House Republicans Propose Tax Reform Including Historic Direct Reforms to MID

Tax Reform Preserves LIHTC But Eliminates Bond Funding for Producing and Preserving Affordable Housing

On November 2, 2017, House Republicans released their tax reform legislation – Tax Cuts and Jobs Act – which will make sweeping changes to the U.S. tax code.

The plan takes a historic step in directly revising the mortgage interest deduction, a $70 billion annual tax expenditure that primarily benefits higher income households, including the top 1% of earners in the country.

“The National Low Income Housing Coalition has significant concerns with other provisions in the overall tax bill and further analysis is needed to determine the impact,” said Diane Yentel National Low Income Housing Coalition President and CEO. “We will continue to work with our members and partners to ensure that tax reform efforts do not enrich corporations and wealthy Americans at the expense of people with the lowest incomes.”

The NLIHC has shared this update and has significant concerns with other provisions in the overall tax bill. Further analysis is needed to determine the impact.

  • The proposal preserves the Low Income Housing Tax Credit Program,
  • But eliminates private activity bonds which are critical to the production and preservation of affordable housing.
  • The bill also eliminates the New Market Tax Credit program.

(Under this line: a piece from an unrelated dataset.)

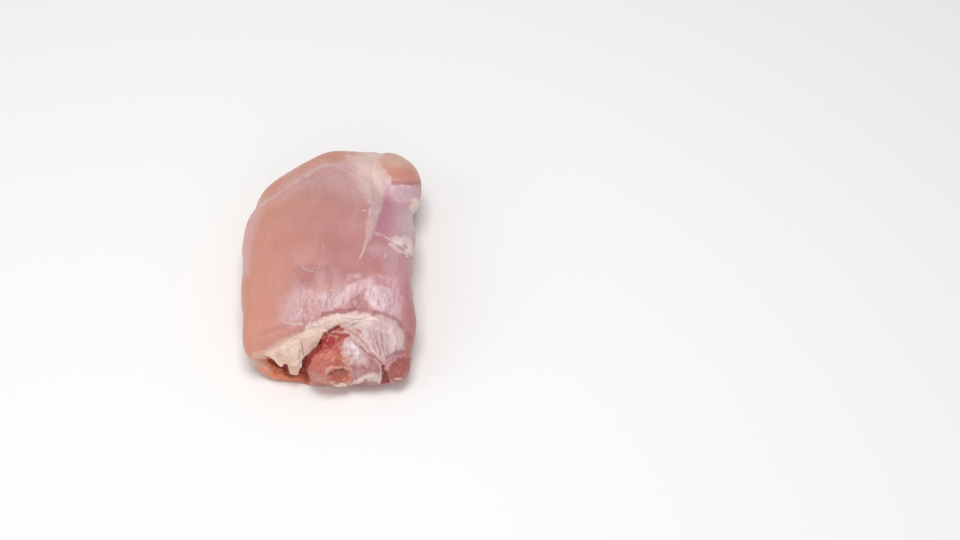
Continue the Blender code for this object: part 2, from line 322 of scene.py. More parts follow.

The House bill calls for slashing the corporate tax rate from 35% to 20% and would benefit wealthy Americans by repealing the alternative minimum tax and phasing out the estate tax.

The legislation is estimated to increase the national deficit by $1.5 trillion over a decade. Increasing the deficit in this way will likely lead to deep spending cuts in the future to important domestic programs, including affordable housing and community development programs.

The tax reform legislation proposal makes sensible reforms in lowering the amount of a mortgage against which the mortgage interest deduction (MID) can be claimed to $500,000 for new home loans and doubling the standard deduction.

This change to the MID would impact fewer than 6% of mortgages nationwide and would save an estimated $95.5 billion over the first decade.

However, the legislation uses the savings generated by MID reform to pay for lower tax rates for billionaires and corporations without addressing the affordable housing crisis in America. This proposal is a non-starter.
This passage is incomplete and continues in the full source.